At the home office in the summer cottage. How are the customers doing? In just a few hours I check the situation at almost one hundred properties.
- Are there any problems anywhere with energy use? Is it due to ventilation, heating or a poorly functioning heat recovery system? Is the operating efficiency of the heat pumps sub-optimal?
- What about the conditions in the building?
These properties usually have 500 ventilation machines and a heat recovery system, one hundred heating networks and over 30 heat pumps and ten solar energy plants.
You probably think that sounds like a hell of a job. In the past this would have taken a week. Now I get all the data directly from the cloud on my screen, organised, and in real time. When it’s the technology finding and recognising the problems for me, I can use my time for solving them.
Tesla conquered the electric car market partly due to the fact that it was the first to truly connect the cars to the cloud. The cars send a huge amount of data to be analysed every day. Thanks to that data we can recognise possible faults before they cause problems and create new features for the cars.
You drive your car into the garage in the evening, and in the morning you notice that it has a new feature. The car feels new again.
Data is fuel
Data is the fuel for machine learning and AI. The more data, the better machine learning and AI can be used in developing new automated processes.
The same is true for buildings. The brains of a building have traditionally been the building services systems that can be likened to the engine management system in a car. They vary in both cars and buildings according to age, make, type, technology and type of control. In cars, however, the established user interfaces are very similar in terms of their core functions. It is difficult to imagine a car without a steering wheel, pedals or a speedometer. Once you have driven one car, after a little practice you can drive any car.
Buildings do not have this kind of established user interface, rather each building is individual. That’s why the person in charge of maintenance has to gain a deep understanding of the technology and processes of each building so that they can control the building as well as possible. It takes time, and often the learning is done the hard way. Even hardened professionals sometimes struggle to understand the effects different adjustments have on different functions.

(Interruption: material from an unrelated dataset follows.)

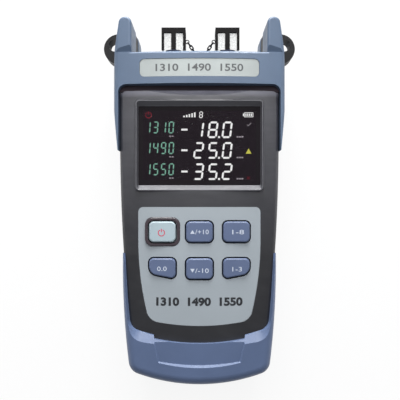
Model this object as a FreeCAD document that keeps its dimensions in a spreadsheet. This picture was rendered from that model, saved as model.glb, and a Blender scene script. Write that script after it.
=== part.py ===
import FreeCAD, Part
import math
import os
import Sketcher

# Handheld optical power meter, lying on its back: the face looks up along +Z and the
# optical inputs point along +Y. The origin is under the middle of the part.

# Driving dimensions in millimetres, kept in the spreadsheet

DIMENSIONS = {
    "shell_lift": (2.0, "back of the case above the surface it lies on"),
    "parting_z": (26.0, "height of the joint between the two case halves"),
    "core_depth": (12.0, "depth of the dark band that shows between the guards"),
    "face_z": (43.0, "height of the grey face on the centre line"),
    "head_rise": (4.0, "head guard proud of the grey face"),
    "head_sink": (3.2, "face of the case under the head guard, below the grey face"),
    "boot_rise": (3.4, "boot proud of the grey face"),
    "crown_r": (300.0, "radius of the crowned face"),
    "body_half": (41.4, "half width of the case at the display"),
    "deck_y": (74.0, "end of the case between the horns"),
    "waist_y": (35.0, "where the sides start to draw in"),
    "side_r": (960.0, "radius of the drawn-in sides"),
    "foot_y": (-86.6, "corner of the foot of the case"),
    "bottom_r": (104.0, "radius of the foot of the case"),
    "foot_corner_r": (9.0, "corner radius at the foot"),
    "wall": (2.4, "wall of the case"),
    "rim_r": (2.0, "rounding of the grey face's edge"),
    "fit_gap": (0.15, "gap between a guard and the case"),
    "head_half": (44.1, "half width over the head guard"),
    "head_side_r": (4.0, "rounding of the head guard's sides"),
    "head_top_y": (76.0, "top of the band across the head"),
    "band_y": (59.6, "lower edge of the band across the head"),
    "face_top_y": (56.9, "upper edge of the grey face"),
    "face_corner_r": (4.0, "upper corner radius of the grey face"),
    "brow_run": (2.8, "width of the bevel on the grey face's upper edge"),
    "brow_drop": (1.2, "fall of that bevel"),
    "arm_y": (26.0, "tip of the head guard's side arms"),
    "arm_full_y": (48.0, "where the side arms reach their full thickness"),
    "arm_tip": (0.3, "thickness of a side arm at its tip"),
    "horn_inner": (34.7, "inner side of a horn from the centre line"),
    "horn_root": (43.6, "outer side of a horn at its root"),
    "horn_root_y": (77.0, "height of the horn's root"),
    "horn_tip": (41.0, "outer side of a horn at its tip"),
    "horn_top_y": (94.2, "tip of the horns"),
    "horn_tip_r": (3.0, "rounding of the horn's tip, seen from the front"),
    "horn_back_r": (10.0, "rounding of the horn's back corner"),
    "notch_length": (4.2, "length of the fall at the root of a horn"),
    "notch_depth": (1.8, "depth of the fall at the root of a horn"),
    "guard_edge_r": (1.2, "rounding of the guards' outer edges"),
    "core_inset": (0.4, "dark band below the guards' surface"),
    "lug_x": (44.2, "centre of a strap lug"),
    "lug_y": (83.2, "height of a strap lug's centre"),
    "lug_r": (8.1, "outer radius of a strap lug"),
    "lug_depth": (9.0, "thickness of a strap lug"),
    "strap_x": (46.4, "centre of the strap hole"),
    "strap_y": (85.2, "height of the strap hole"),
    "strap_r": (3.3, "radius of the strap hole"),
    "plate_half": (30.3, "half length of the name strip"),
    "plate_y": (67.6, "height of the name strip's centre"),
    "plate_width": (8.9, "width of the name strip"),
    "plate_r": (2.3, "corner radius of the name strip"),
    "plate_depth": (0.8, "thickness of the name strip"),
    "plate_sink": (0.3, "name strip below the band"),
    "glass_half": (31.5, "half width of the display window"),
    "glass_y": (28.6, "centre of the display window"),
    "glass_height": (40.8, "height of the display window"),
    "glass_depth": (1.2, "thickness of the display window"),
    "glass_sink": (2.6, "display window below the crown of the face"),
    "glass_ledge": (1.8, "ledge under the display window"),
    "bezel_angle": (43.0, "slope of the display recess from upright"),
    "bezel_r": (0.6, "corner radius at the foot of the display recess"),
    "roof_z": (38.5, "underside of the face inside the case"),
    "sheet_depth": (0.4, "thickness of the keypad overlay"),
    "sheet_top_y": (-3.1, "upper edge of the keypad overlay"),
    "sheet_half": (31.5, "half width of the keypad overlay"),
    "sheet_turn_y": (-20.0, "where the overlay's sides start to draw in"),
    "sheet_side_r": (158.0, "radius of the overlay's drawn-in sides"),
    "sheet_foot_y": (-61.4, "corner of the overlay's lower edge"),
    "sheet_foot_r": (130.0, "radius of the overlay's lower edge"),
    "sheet_corner_r": (2.6, "upper corner radius of the overlay"),
    "sheet_low_corner_r": (7.0, "lower corner radius of the overlay"),
    "key_pitch_x": (19.0, "keys' spacing across"),
    "key_pitch_y": (18.9, "keys' spacing down"),
    "key_row_y": (-15.8, "height of the upper row of keys"),
    "key_width": (13.6, "width of a key"),
    "key_height": (10.6, "height of a key"),
    "key_r": (2.4, "corner radius of a key"),
    "key_big_r": (4.4, "large corner radius of the two lower outer keys"),
    "key_fall": (2.7, "fall of the lower edge of the two lower outer keys"),
    "key_rise": (1.0, "top of a key above the overlay"),
    "key_edge_r": (0.8, "rounding of a key's top edge"),
    "key_gap": (0.75, "gap round a key"),
    "key_flange": (1.4, "width of the flange that keeps a key in"),
    "key_flange_depth": (1.2, "thickness of that flange"),
    "key_lash": (0.15, "gap over that flange"),
    "key_travel": (0.8, "travel of a key"),
    "stem_r": (1.6, "radius of a key's stem"),
    "stem_length": (1.3, "length of a key's stem"),
    "dome_foot_r": (3.2, "radius of a mat dome at its foot"),
    "dome_top_r": (1.9, "radius of a mat dome at its top"),
    "ring_width": (18.0, "width of the power key's ring"),
    "ring_height": (14.7, "height of the power key's ring"),
    "ring_r": (3.9, "corner radius of the power key's ring"),
    "ring_rise": (0.6, "power key's ring above the overlay"),
    "ring_edge_r": (0.48, "rounding of the ring's outer edge"),
    "board_z": (31.4, "underside of the main board"),
    "board_depth": (1.6, "thickness of the main board"),
    "board_half": (30.2, "half width of the main board"),
    "board_top_y": (62.0, "upper edge of the main board"),
    "board_low_y": (-74.0, "lower edge of the main board"),
    "mat_depth": (0.8, "thickness of the key mat"),
    "boot_wall": (2.4, "side wall of the boot"),
    "boot_toe": (1.2, "end wall of the boot"),
    "boot_tip_y": (-27.0, "upper tip of the boot's sides"),
    "boot_side_r": (400.0, "radius of the boot's sides"),
    "boot_corner_r": (7.0, "corner radius of the boot's foot"),
    "boot_front_r": (5.0, "rounding of the boot's front edge"),
    "boot_edge_r": (3.4, "rounding of the boot's back edge"),
    "mouth_half": (31.5, "half width of the lower edge of the boot's mouth"),
    "mouth_y": (-66.2, "ends of the lower edge of the boot's mouth"),
    "mouth_r": (124.0, "radius of that lower edge"),
    "mouth_corner_half": (35.8, "half width of the mouth where its corners end"),
    "mouth_corner_y": (-61.3, "upper end of the mouth's corners"),
    "mouth_corner_r": (6.0, "corner radius of the boot's mouth"),
    "mouth_side_half": (38.3, "half width of the mouth near its upper end"),
    "mouth_side_y": (-31.0, "where the mouth starts to run out through the boot's sides"),
    "mouth_start_z": (40.6, "level at which the boot's mouth starts to widen"),
    "mouth_angle": (20.0, "slope of the mouth's sides from upright"),
    "shoulder_half": (31.8, "half width of the bevelled shoulders at their foot"),
    "shoulder_y": (-65.5, "lower edge of the bevelled shoulders at their foot"),
    "shoulder_top_y": (-50.0, "upper edge of the bevelled shoulders"),
    "shoulder_r": (3.0, "corner radius of the bevelled shoulders"),
    "shoulder_angle": (55.0, "slope of the shoulders from upright"),
    "thumb_top_half": (24.0, "half width of the thumb recess at its top"),
    "thumb_low_half": (20.6, "half width of the thumb recess at its foot"),
    "thumb_low_y": (-81.6, "foot of the thumb recess"),
    "thumb_foot_r": (112.0, "radius of the foot of the thumb recess"),
    "thumb_floor": (1.9, "floor of the thumb recess above the grey face"),
    "thumb_mouth_y": (-70.5, "edge of the boot in the thumb recess"),
    "thumb_angle": (33.0, "slope of the thumb recess's sides from upright"),
    "port_z": (20.0, "height of the optical inputs' axes"),
    "port_left_x": (-14.2, "left optical input"),
    "port_right_x": (15.4, "right optical input"),
    "barrel_r": (4.6, "radius of the threaded barrel"),
    "barrel_length": (10.0, "barrel behind the deck"),
    "nut_r": (5.6, "radius of the nut on the barrel"),
    "nut_length": (6.0, "length of the nut"),
    "mouth_wide": (12.8, "width of a receptacle"),
    "mouth_deep": (9.2, "depth of a receptacle, front to back"),
    "mouth_length": (10.4, "length of a receptacle's square part"),
    "socket_wide": (9.2, "width of the socket"),
    "socket_deep": (7.4, "depth of the socket, front to back"),
    "socket_floor": (0.9, "floor of the socket"),
    "sleeve_r": (1.75, "radius of the ceramic sleeve"),
    "sleeve_bore_r": (1.25, "radius of the sleeve's bore"),
    "sleeve_length": (4.4, "length of the ceramic sleeve"),
    "cap_top": (2.7, "thickness of a dust cap's top"),
    "cap_gap": (0.2, "gap between a dust cap and its receptacle"),
    "cap_leg": (0.6, "thickness of a dust cap's legs"),
    "cap_leg_side": (1.4, "width of a dust cap's outer legs"),
    "cap_leg_mid": (2.6, "width of a dust cap's middle leg"),
    "cap_leg_length": (9.6, "length of a dust cap's legs"),
    "eye_height": (5.72, "height of a dust cap's eye above the foot of its receptacle"),
    "link_length": (3.2, "length of a chain link"),
    "link_width": (1.9, "width of a chain link"),
    "link_wire": (0.5, "thickness of a chain link's wire"),
    "cell_r": (7.15, "radius of a battery cell"),
    "cell_length": (49.2, "length of a battery cell without its button"),
    "cell_pitch": (15.0, "spacing of the cells"),
    "bay_half": (22.8, "half width of the battery bay"),
    "bay_top_y": (-3.0, "upper end of the battery bay"),
    "bay_length": (57.0, "length of the battery bay"),
    "bay_depth": (15.6, "depth of the battery bay above its door"),
    "door_depth": (1.8, "thickness of the battery door"),
    "door_lap": (2.0, "battery door wider than its bay"),
    "door_gap": (0.3, "gap round the battery door"),
    "grip_pitch": (2.9, "spacing of the grips on the battery door"),
    "grip_width": (1.4, "width of a grip"),
    "grip_depth": (0.6, "depth of a grip"),
    "contact_depth": (0.4, "thickness of a contact plate"),
    "spring_wide_r": (4.3, "radius of a contact spring at its foot"),
    "spring_slim_r": (2.9, "radius of a contact spring at the cell"),
    "screw_r": (1.4, "radius of a case screw"),
    "screw_head_r": (2.7, "radius of its head"),
    "screw_x": (34.0, "screws' distance from the centre line"),
    "screw_top_y": (46.0, "upper screws"),
    "screw_low_y": (-46.0, "lower screws"),
    "screw_gap": (0.1, "clearance round a screw"),
    "screw_reach": (7.2, "screws' length beyond the joint of the case"),
    "pilot_reach": (9.0, "depth of the holes for the screws beyond that joint"),
    "boss_r": (3.4, "radius of a screw boss"),
}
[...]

It’s the same as if you would try to drive a car without controls or dials. Instead of using the speedometer and accelerator you would have to control the speed by changing the fuel mixture ratio or controlling the engine’s electrics. And what if the speed and fuel dials took a few days to respond, as is the case in many building energy-use reports? So when you drive to work today, you only find out a day later if you kept to the speed limits and used fuel efficiently.
This is not a particularly smart way of doing things. That’s why we have developed a platform where the technical processes of the properties are modelled with the help of what is known as a digital twin. We can intervene in events instantly rather than at the stage where the problem becomes visible to the user resulting in dissatisfaction or an over-inflated energy bill.
Underpinning all this is the same engine management logic as in a car. If a red light goes on, the maintenance person is immediately called to diagnose the problem and if necessary adjust the controls.
A self-driving property
The data harvesting possibilities are only one side of the coin. Harvested data can be enriched with external data. In this way the enriched data can be used to create new features for the existing technology used in the property. How would it sound if your property, for example, would learn to connect to the demand-side energy market or take the weather forecast into consideration all based on its own data?
We are not necessarily too far from the day when a property can do its own long-term plan. It monitors the operating efficiency of equipment and predicts when is the best time to perform maintenance or order new equipment. In this way the property saves energy and levels out the need for peak power. At the same time the comfort of the user is improved and the conditions remain stable.
The first steps have already been taken. Our digital twin already actively collects, reports and manages properties. As the collected data increases, we develop and create new smart models that open the way to functionalities that previously seemed impossible. We create added value throughout the entire lifetime of the property.
It’s not a question of if there will be a platform economy for properties or not. Rather it is a question of when will it happen and who will be the first to benefit from its potential. They will be the first to enjoy the benefits and competitive advantages that the cloud brings.
Author, Ari Taiponen, is in charge of digital services at LeaseGreen. Ari makes sure that the new smart solutions offered to our customers provide the best possible added value, support the achievement of lifecycle benefits and keep our customers satisfied.